Mr. Baldwin summed up his life when he told Patrick Smithwick, editor of "Gilman Voices 1897-1997," that, "There was nothing like ancient history for forming the minds of boys 12 and 13, for teaching morals without coming head-on at morals or ethics. You can get it all out of Plutarch, the life of Pericles or Caesar or any of them."

"He was an amazingly dynamic and inspirational teacher," recalled A. J. "Jerry" Downs yesterday, who taught English at Gilman for 39 years.

"Ancient history, of the Near and Middle East, was a subject of particular fascination to him," wrote Ambler H. Moss, a 1956 graduate of the school.

Mr. Baldwin was named Gilman dean in 1955 and served as acting headmaster in 1953 and 1954 and again in 1960, while his predecessor, Henry A. Callard, was on sabbatical.

In 1963, he was appointed the school's ninth headmaster.

When he moved into the headmaster's house on campus, Mr. Baldwin made it a point not to drink or smoke in the house, saying he had to "set an example" and would refrain from both while on campus.

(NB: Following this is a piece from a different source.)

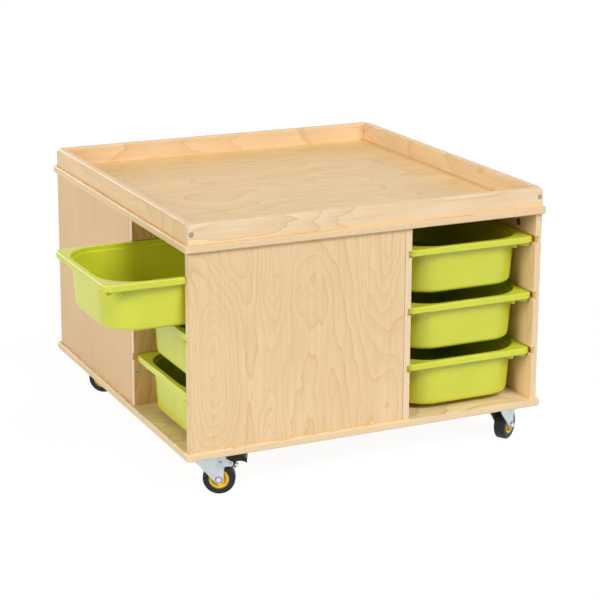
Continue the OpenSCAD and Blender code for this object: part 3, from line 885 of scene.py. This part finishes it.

Integration of the school started in 1962 during Mr. Callard's tenure, but it was greatly expanded during Mr. Baldwin's regime.

"He pushed very hard to open the doors of Gilman wider. He felt that Gilman needed to be far more progressive and diverse than it had been and that the time was right," the nephew said.

"Mr. Baldwin was headmaster during the most complex of times," said Archibald R. Montgomery IV, headmaster of Gilman since 1992.

"He was an old-fashioned gentleman that was caught up in the vortex of Vietnam, the Kennedy assassination and drugs. But he managed to pilot Gilman's ship through stormy seas, and the ship barely rocked."

Other accomplishments included establishing the school's business and development offices.

Redmond C. S. Finney, who followed Mr. Baldwin as headmaster after his 1968 retirement, said, "He was also a first-class (P administrator and human being who really brought modern administration and organization to Gilman."

After leaving Gilman, Mr. Baldwin lectured and went on archaeology digs in the Middle East. He also shared long lunches with former Gilman colleagues at the Johns Hopkins Club.

"When you came away from him, you just felt a little better about life, about yourself. You were awake. You looked at the sky, the grass, a flower, and you saw each in all of its intensity of life. You just bounced along," Mr. Smithwick said.

In 1946, Mr. Baldwin married Anne Gordon Boyce, who died in 1990.

A memorial Mass is scheduled for 11 a.m. Saturday at Emmanuel Episcopal Church, 811 Cathedral St.

Mr. Baldwin is survived by another nephew, A. Page Boyce of Dover, Del.; and two nieces, Ann Baldwin Smith of Potomac and Helen Huntly Boyce of Connecticut.